The final dataset contained 17,869 non-low and 502 low response values, meaning the classes are heavily imbalanced. Thankfully, I don’t go low that often!

I generated dozens of features that could be used to predict an incoming low. From these, I formed a final list of features that were not strongly-correlated to one another (to not violate logistic and linear regression assumptions), were easily interpretable, and inexpensive to compute with real-time data.

Final feature list:

  • LAST_VALUE: the last value in the time series, the point 15 minutes before the value to be predicted.
  • SLOPE: the slope of the line fitted to the 6 points in the time series. A more negative slope means my blood sugar is dropping quickly.
  • R_SQUARED: the r-squared value of the fitted line. An r-squared close to 1 indicates that the line is a good fit to the data.
  • DIFF_SLOPE: the slope of the line fitted to the successive differences of the data. This approximates the data’a curvature. A more negative curvature means my blood sugar is rising then falling quickly.
  • DIFF_R_SQUARED: the r-squared value of the fitted line to the successive differences.

feature-corrs

Hypoglycemia Prediction

I split the data into 70-30 training-test sets for logistic regression and random forest classifiers. Due to the class imbalance, I assigned class weights inversely proportional to their frequency. For the random forest classifier, I utilized hyperparameter tuning to maximize recall (minimizing false negative low predictions). Below is the resulting confusion matrix for each classifier. While recalls of >90% are achieved, there are a large number of false positives.

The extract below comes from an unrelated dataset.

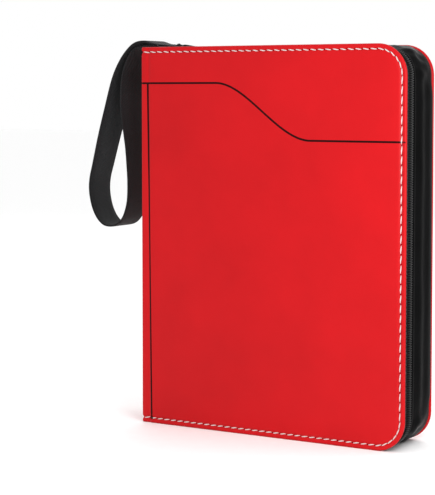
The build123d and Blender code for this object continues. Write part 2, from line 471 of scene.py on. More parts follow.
@dataclass(frozen=True)
class Finishes:
    """Every finish on the album, made once."""

    leather: Material
    print_ink: Material
    # painted shade: the near-black finish of the needle holes between the stitches
    hole: Material
    white_thread: Material
    black_thread: Material
    gusset: Material
    tape: Material
    coil: Material
    lacquer: Material
    grip: Material
    webbing: Material
    lining: Material
    binding: Material
    board: Material
    foam: Material
    leaf: Material
    film: Material
    card_faces: tuple[Material, ...]
    floor: Material

    @classmethod
    def made(cls) -> "Finishes":
        """Builds all the materials.

        Returns:
            The set of finishes.
        """
        return cls(
            leather=CoatedLeather("cover_leather", (0.48, 0.002, 0.005), (0.43, 0.0015, 0.004), 0.16).build(),
            print_ink=CoatedLeather(
                "print_ink", (0.014, 0.001, 0.002), (0.009, 0.001, 0.001), 0.1, 1.4, 0.5
            ).build(),
            # painted shade: a dull near-black finish for the needle holes, standing in for the shade inside
            # them
            hole=CoatedLeather(
                "needle_hole", (0.010, 0.001, 0.001), (0.006, 0.001, 0.001), 0.05, 1.1, 0.8
            ).build(),
            white_thread=SewingThread("white_thread", (0.72, 0.67, 0.66), (0.50, 0.44, 0.43)).build(),
            black_thread=SewingThread("black_thread", (0.035, 0.035, 0.036), (0.012, 0.012, 0.012)).build(),
            gusset=CoatedLeather(
                "gusset_cloth", (0.003, 0.003, 0.0033), (0.0015, 0.0015, 0.0015), 0.5, 1.09, 0.32,
                0.0007, 0.00004, 0.0012,
            ).build(),
            tape=Cloth(
                "zip_tape", (0.004, 0.004, 0.004), (0.022, 0.022, 0.023), Weave.ALONG_Y_AND_Z,
                0.0011, 0.0009,
            ).build(),
            coil=Moulding(
                "nylon_coil", (0.006, 0.006, 0.006), (0.016, 0.016, 0.017), 0.34, ior=1.3
            ).build(),
            lacquer=Moulding(
                "black_lacquer", (0.015, 0.015, 0.016), (0.035, 0.035, 0.037), 0.28, 0.6, 0.5
            ).build(),
            grip=Moulding("moulded_grip", (0.014, 0.014, 0.015), (0.030, 0.030, 0.031), 0.55).build(),
            webbing=Cloth(
                "strap_webbing", (0.006, 0.006, 0.0065), (0.030, 0.030, 0.032), Weave.ON_THE_STRIP,
                0.0016, 0.0014, 0.00022, 0.7, 0.05,
            ).build(),
            lining=Cloth(
                "lining_cloth", (0.012, 0.012, 0.013), (0.035, 0.035, 0.037), Weave.ALONG_X_AND_Z,
                0.0008, 0.0008,
            ).build(),
            binding=Cloth(
                "binding_cloth", (0.016, 0.016, 0.017), (0.045, 0.045, 0.047), Weave.ALONG_Y_AND_Z,
                0.0010, 0.0012,
            ).build(),
            board=Moulding("black_board", (0.010, 0.010, 0.010), (0.020, 0.020, 0.020), 0.85).build(),
            foam=Moulding("black_foam", (0.012, 0.012, 0.012), (0.022, 0.022, 0.022), 0.9).build(),
            leaf=CoatedLeather(
                "leaf_sheet", (0.016, 0.016, 0.017), (0.010, 0.010, 0.011), 0.3, 1.45, 0.5, 0.0009, 0.00006
            ).build(),
            film=ClearFilm("pocket_film", (0.22, 0.23, 0.24), (0.34, 0.35, 0.36), 0.05).build(),
            card_faces=(
                CardPrint("card_gold", (0.012, 0.012, 0.013), (0.50, 0.37, 0.20), 8).build(),
                CardPrint("card_silver", (0.010, 0.014, 0.030), (0.42, 0.44, 0.46), 12).build(),
                CardPrint("card_copper", (0.014, 0.020, 0.014), (0.46, 0.26, 0.15), 6).build(),
            ),
            floor=Moulding("studio_floor", (0.97, 0.97, 0.97), (0.99, 0.99, 0.99), 0.7).build(),
        )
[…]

classifier-confusion-matrices

The high false positive rate is not too surprising since the low glucose threshold is ‘fuzzy’ and somewhat arbitrary. The vast majority of false positives have true glucose values between 70-90 mg/dL. In addition, even if my blood sugar is not low 15 minutes after the data in question, I will often trend low 20+ minutes later. As a result, I personally find the false positive rate acceptable since it still provides useful information about the upcoming state of my blood sugar. However, other users may be turned off by the frequency of false predictions.

example-false-positive

How does this result compare to other baselines? I tried two methods. The first fit a second-degree polynomial to each 30 minute glucose series and used the fit to predict the value 15 minutes later. The second built a linear regression model from the generated features to predict my future blood sugar, achieving an r-squared of 0.97. Both methods predicted true lows at a worse rate than the classifiers, but had fewer false positives. Linear regression outperformed polynomial fitting in all analyzed metrics.

poly-regression-fit

Since identifying true lows was my own priority, I stuck with the classifiers for the final implementation as those had the best recall. However, other users may be interested in a balance between low-prediction false positives and negatives. Random forest hyperparameter tuning on the relevant metric or using linear regression may be more appropriate for these users. The linear regression loss function could be custom-tuned to more harshly penalize inaccurate low predictions. Moreover, linear regression should be used if the forecasted glucose values are useful to report.

Summary

Low blood sugar prediction is important for diabetics who want to avoid the amount of time spent with hypoglycemic symptoms. Data from automated glucose monitoring devices can be used to generate features that are good predictors of impending low blood sugars. These features are interpretable and real-time performant. Future work should investigate just how far into the future we can predict an incoming low, and whether or not accurate predictions would require more data and features.